Given exercise
Extract every line of the material below and reproduce it faithfully.

Provided material

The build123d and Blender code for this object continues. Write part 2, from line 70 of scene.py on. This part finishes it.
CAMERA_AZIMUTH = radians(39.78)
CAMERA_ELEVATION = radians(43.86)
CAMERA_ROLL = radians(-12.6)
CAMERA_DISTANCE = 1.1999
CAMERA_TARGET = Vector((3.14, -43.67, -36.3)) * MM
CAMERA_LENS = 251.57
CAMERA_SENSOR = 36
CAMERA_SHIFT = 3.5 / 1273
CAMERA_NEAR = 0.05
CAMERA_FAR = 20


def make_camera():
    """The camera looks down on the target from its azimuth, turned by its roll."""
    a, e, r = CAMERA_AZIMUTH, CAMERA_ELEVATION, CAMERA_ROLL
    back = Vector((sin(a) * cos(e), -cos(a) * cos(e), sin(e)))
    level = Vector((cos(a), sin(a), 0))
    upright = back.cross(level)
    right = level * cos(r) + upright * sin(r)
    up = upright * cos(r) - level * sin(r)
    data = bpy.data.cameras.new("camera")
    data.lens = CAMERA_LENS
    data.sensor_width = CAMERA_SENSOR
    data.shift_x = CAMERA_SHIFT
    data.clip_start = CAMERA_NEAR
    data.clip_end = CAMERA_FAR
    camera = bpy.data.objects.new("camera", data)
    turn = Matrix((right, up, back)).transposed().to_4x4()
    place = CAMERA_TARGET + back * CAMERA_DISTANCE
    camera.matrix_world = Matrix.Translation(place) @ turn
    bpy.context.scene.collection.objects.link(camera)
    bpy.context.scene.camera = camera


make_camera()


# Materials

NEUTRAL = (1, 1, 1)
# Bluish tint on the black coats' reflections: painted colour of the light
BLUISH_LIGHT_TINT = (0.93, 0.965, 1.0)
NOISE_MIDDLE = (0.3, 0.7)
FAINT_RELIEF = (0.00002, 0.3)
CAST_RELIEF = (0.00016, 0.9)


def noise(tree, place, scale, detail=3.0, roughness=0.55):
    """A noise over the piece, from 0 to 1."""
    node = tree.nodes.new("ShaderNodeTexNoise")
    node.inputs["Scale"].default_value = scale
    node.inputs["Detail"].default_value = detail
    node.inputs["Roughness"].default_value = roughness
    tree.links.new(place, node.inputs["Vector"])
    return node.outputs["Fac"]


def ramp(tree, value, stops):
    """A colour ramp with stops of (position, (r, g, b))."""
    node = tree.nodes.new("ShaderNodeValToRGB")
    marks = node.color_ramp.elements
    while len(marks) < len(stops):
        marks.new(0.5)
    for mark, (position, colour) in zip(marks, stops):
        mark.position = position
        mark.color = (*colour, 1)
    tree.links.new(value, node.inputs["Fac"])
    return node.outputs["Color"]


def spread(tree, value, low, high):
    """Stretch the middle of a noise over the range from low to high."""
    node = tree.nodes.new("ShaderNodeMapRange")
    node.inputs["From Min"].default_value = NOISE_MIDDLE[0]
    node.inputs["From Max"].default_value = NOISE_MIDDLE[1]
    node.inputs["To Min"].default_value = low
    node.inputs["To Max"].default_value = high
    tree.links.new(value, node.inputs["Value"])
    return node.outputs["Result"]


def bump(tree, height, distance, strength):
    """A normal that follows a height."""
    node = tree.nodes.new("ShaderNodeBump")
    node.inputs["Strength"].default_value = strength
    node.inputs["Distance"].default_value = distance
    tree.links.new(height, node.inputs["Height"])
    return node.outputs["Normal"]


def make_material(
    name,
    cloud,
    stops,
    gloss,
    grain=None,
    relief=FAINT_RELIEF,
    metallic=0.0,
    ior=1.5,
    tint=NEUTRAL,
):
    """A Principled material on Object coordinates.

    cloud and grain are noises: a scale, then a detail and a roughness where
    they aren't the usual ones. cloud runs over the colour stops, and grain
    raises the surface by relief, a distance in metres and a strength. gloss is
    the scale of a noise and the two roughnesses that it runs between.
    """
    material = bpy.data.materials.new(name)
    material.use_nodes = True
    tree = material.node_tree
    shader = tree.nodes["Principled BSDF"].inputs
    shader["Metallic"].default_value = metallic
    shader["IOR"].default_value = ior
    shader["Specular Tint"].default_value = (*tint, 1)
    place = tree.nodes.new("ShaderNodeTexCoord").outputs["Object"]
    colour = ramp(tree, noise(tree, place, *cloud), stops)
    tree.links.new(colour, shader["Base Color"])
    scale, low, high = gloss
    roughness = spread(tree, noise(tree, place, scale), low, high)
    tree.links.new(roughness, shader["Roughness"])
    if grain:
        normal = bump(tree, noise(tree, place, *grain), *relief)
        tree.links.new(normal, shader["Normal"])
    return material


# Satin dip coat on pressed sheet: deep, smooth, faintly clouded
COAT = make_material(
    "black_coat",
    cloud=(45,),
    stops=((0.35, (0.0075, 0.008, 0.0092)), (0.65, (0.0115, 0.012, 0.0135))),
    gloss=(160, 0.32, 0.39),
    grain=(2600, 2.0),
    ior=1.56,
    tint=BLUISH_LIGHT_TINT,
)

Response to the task
The build123d and Blender code for this object continues. Write part 2, from line 70 of scene.py on. This part finishes it.
CAMERA_AZIMUTH = radians(39.78)
CAMERA_ELEVATION = radians(43.86)
CAMERA_ROLL = radians(-12.6)
CAMERA_DISTANCE = 1.1999
CAMERA_TARGET = Vector((3.14, -43.67, -36.3)) * MM
CAMERA_LENS = 251.57
CAMERA_SENSOR = 36
CAMERA_SHIFT = 3.5 / 1273
CAMERA_NEAR = 0.05
CAMERA_FAR = 20


def make_camera():
    """The camera looks down on the target from its azimuth, turned by its roll."""
    a, e, r = CAMERA_AZIMUTH, CAMERA_ELEVATION, CAMERA_ROLL
    back = Vector((sin(a) * cos(e), -cos(a) * cos(e), sin(e)))
    level = Vector((cos(a), sin(a), 0))
    upright = back.cross(level)
    right = level * cos(r) + upright * sin(r)
    up = upright * cos(r) - level * sin(r)
    data = bpy.data.cameras.new("camera")
    data.lens = CAMERA_LENS
    data.sensor_width = CAMERA_SENSOR
    data.shift_x = CAMERA_SHIFT
    data.clip_start = CAMERA_NEAR
    data.clip_end = CAMERA_FAR
    camera = bpy.data.objects.new("camera", data)
    turn = Matrix((right, up, back)).transposed().to_4x4()
    place = CAMERA_TARGET + back * CAMERA_DISTANCE
    camera.matrix_world = Matrix.Translation(place) @ turn
    bpy.context.scene.collection.objects.link(camera)
    bpy.context.scene.camera = camera


make_camera()


# Materials

NEUTRAL = (1, 1, 1)
# Bluish tint on the black coats' reflections: painted colour of the light
BLUISH_LIGHT_TINT = (0.93, 0.965, 1.0)
NOISE_MIDDLE = (0.3, 0.7)
FAINT_RELIEF = (0.00002, 0.3)
CAST_RELIEF = (0.00016, 0.9)


def noise(tree, place, scale, detail=3.0, roughness=0.55):
    """A noise over the piece, from 0 to 1."""
    node = tree.nodes.new("ShaderNodeTexNoise")
    node.inputs["Scale"].default_value = scale
    node.inputs["Detail"].default_value = detail
    node.inputs["Roughness"].default_value = roughness
    tree.links.new(place, node.inputs["Vector"])
    return node.outputs["Fac"]


def ramp(tree, value, stops):
    """A colour ramp with stops of (position, (r, g, b))."""
    node = tree.nodes.new("ShaderNodeValToRGB")
    marks = node.color_ramp.elements
    while len(marks) < len(stops):
        marks.new(0.5)
    for mark, (position, colour) in zip(marks, stops):
        mark.position = position
        mark.color = (*colour, 1)
    tree.links.new(value, node.inputs["Fac"])
    return node.outputs["Color"]


def spread(tree, value, low, high):
    """Stretch the middle of a noise over the range from low to high."""
    node = tree.nodes.new("ShaderNodeMapRange")
    node.inputs["From Min"].default_value = NOISE_MIDDLE[0]
    node.inputs["From Max"].default_value = NOISE_MIDDLE[1]
    node.inputs["To Min"].default_value = low
    node.inputs["To Max"].default_value = high
    tree.links.new(value, node.inputs["Value"])
    return node.outputs["Result"]


def bump(tree, height, distance, strength):
    """A normal that follows a height."""
    node = tree.nodes.new("ShaderNodeBump")
    node.inputs["Strength"].default_value = strength
    node.inputs["Distance"].default_value = distance
    tree.links.new(height, node.inputs["Height"])
    return node.outputs["Normal"]


def make_material(
    name,
    cloud,
    stops,
    gloss,
    grain=None,
    relief=FAINT_RELIEF,
    metallic=0.0,
    ior=1.5,
    tint=NEUTRAL,
):
    """A Principled material on Object coordinates.

    cloud and grain are noises: a scale, then a detail and a roughness where
    they aren't the usual ones. cloud runs over the colour stops, and grain
    raises the surface by relief, a distance in metres and a strength. gloss is
    the scale of a noise and the two roughnesses that it runs between.
    """
    material = bpy.data.materials.new(name)
    material.use_nodes = True
    tree = material.node_tree
    shader = tree.nodes["Principled BSDF"].inputs
    shader["Metallic"].default_value = metallic
    shader["IOR"].default_value = ior
    shader["Specular Tint"].default_value = (*tint, 1)
    place = tree.nodes.new("ShaderNodeTexCoord").outputs["Object"]
    colour = ramp(tree, noise(tree, place, *cloud), stops)
    tree.links.new(colour, shader["Base Color"])
    scale, low, high = gloss
    roughness = spread(tree, noise(tree, place, scale), low, high)
    tree.links.new(roughness, shader["Roughness"])
    if grain:
        normal = bump(tree, noise(tree, place, *grain), *relief)
        tree.links.new(normal, shader["Normal"])
    return material


# Satin dip coat on pressed sheet: deep, smooth, faintly clouded
COAT = make_material(
    "black_coat",
    cloud=(45,),
    stops=((0.35, (0.0075, 0.008, 0.0092)), (0.65, (0.0115, 0.012, 0.0135))),
    gloss=(160, 0.32, 0.39),
    grain=(2600, 2.0),
    ior=1.56,
    tint=BLUISH_LIGHT_TINT,
)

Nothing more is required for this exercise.